In Italy, it has been said with truth, the conviction prevailed that Roumania would descend into the arena as soon as the Salandra Cabinet had declared war against Austria, and a good deal of disappointment was caused by M. Bratiano’s failure to come up to this expectation. But the expectation was gratuitous and the disappointment imaginary. In an article written at the time I pointed out that one of the mistakes made by the Entente Powers consisted in the circuitous and clumsy way in which they negotiated with Roumania. The spokesman and guardian of Italy during the decisive conversations with the Entente was the Foreign Minister, Baron Sonnino, the silent member of the Cabinet.
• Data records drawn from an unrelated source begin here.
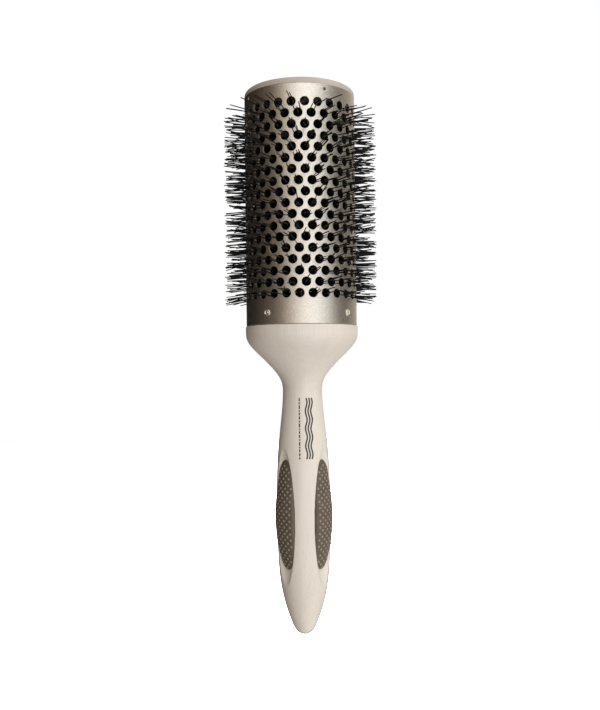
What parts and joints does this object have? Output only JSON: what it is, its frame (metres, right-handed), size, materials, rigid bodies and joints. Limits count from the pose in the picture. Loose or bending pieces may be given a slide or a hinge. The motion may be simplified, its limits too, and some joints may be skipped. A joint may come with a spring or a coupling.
{
  "type": "round barrel brush",
  "caption": "Vented round barrel hair brush: perforated metal tube with nylon bristles, pale wood handle with rubber grip pads.",
  "frame": {"origin": "tip of the handle, on the brush's axis", "axes": "+Z along the brush's axis from the handle's tip to the end cap; -Y is the front, between two of the grip pads, which sit 50 degrees to its left and 54 degrees to its right; +X to the right seen from the front"},
  "size_m": [0.072, 0.072, 0.2596],
  "materials": {
    "wood": "satin, sealed pale beech, fine straight grain",
    "barrel_metal": "satin champagne anodised, fine sparkle",
    "cap_plastic": "satin beige moulding",
    "core_steel": "galvanised drawn wire",
    "nylon": "black nylon filament",
    "rubber": "dark taupe, raised dots",
    "fastener_brass": "polished"
  },
  "bodies": {
    "root": {"handle": "wood", "barrel": "barrel_metal", "end_cap": "cap_plastic", "core_wire_a": "core_steel", "core_wire_b": "core_steel", "bristle_row_01": "nylon", "bristle_row_02": "nylon", "bristle_row_03": "nylon", "bristle_row_04": "nylon", "bristle_row_05": "nylon", "bristle_row_06": "nylon", "bristle_row_07": "nylon", "bristle_row_08": "nylon", "bristle_row_09": "nylon", "bristle_row_10": "nylon", "bristle_row_11": "nylon", "bristle_row_12": "nylon", "bristle_row_13": "nylon", "bristle_row_14": "nylon", "bristle_row_15": "nylon", "bristle_row_16": "nylon", "bristle_row_17": "nylon", "bristle_row_18": "nylon", "grip_pad_left": "rubber", "grip_pad_right": "rubber", "grip_pad_back": "rubber", "barrel_nails": "fastener_brass", "cap_pins": "fastener_brass"}
  },
  "joints": []
}
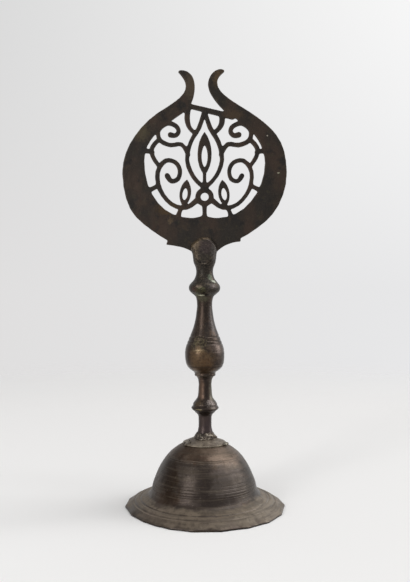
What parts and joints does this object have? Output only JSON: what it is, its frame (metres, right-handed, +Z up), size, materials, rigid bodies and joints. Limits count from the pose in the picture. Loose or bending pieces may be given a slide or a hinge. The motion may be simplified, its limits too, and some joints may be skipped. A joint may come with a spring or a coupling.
{
  "type": "alam",
  "caption": "Pierced bronze processional finial with two horns, on a turned baluster stem and a bell-shaped base.",
  "frame": {"origin": "the middle of the foot ring, in the plane that the base stands on", "axes": "+Z up the stem to the horns; the flat of the pierced head faces -Y, and +X is to its right"},
  "size_m": [0.158, 0.1506, 0.4202],
  "materials": {
    "dark_bronze": "cast bronze under a brown-black patina",
    "brown_bronze": "turned bronze, brown patina, worn to a soft sheen",
    "dusty_bronze": "turned sheet bronze, olive-tan and dusty",
    "solder": "tin-lead solder, dull grey and lumpy"
  },
  "bodies": {
    "root": {"head_plate": "dark_bronze", "head_socket": "dark_bronze", "baluster": "brown_bronze", "lower_stem": "brown_bronze", "foot_solder": "solder", "crown_disc": "dusty_bronze", "disc_solder_right": "solder", "disc_solder_left": "solder", "dome_base": "dusty_bronze", "tang_washer": "brown_bronze"}
  },
  "joints": []
}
Now, this turned out to be a very unfortunate kind of guardianship, which his ward subsequently repudiated with reason. For one effect of his taciturnity—the Roumanians ascribed it to his policy—was to keep Roumania in the dark about matters of vital moment to her of which she ought to have had cognizance. Another was to treat with the Entente Governments as though Roumania had sold her will and private judgment to the Salandra Cabinet. This, however, is a curious story of war diplomacy which had best be left to the historian to recount. One day it will throw a new light upon matters of great interest which are misunderstood at present. Roumania’s co-operation then, as now, would have been of much greater help to the Allies than certain other results which were secured by sacrificing it. And sacrificed it was quite wantonly. We are wont to sneer at Germany’s diplomacy as ridiculously clumsy, and to plume ourselves on our own as tactful and dignified. Well, if one were charged with the defence of this thesis, the last source to which one would turn for evidence in support of it is our diplomatic negotiations with M. Bratiano’s Cabinet.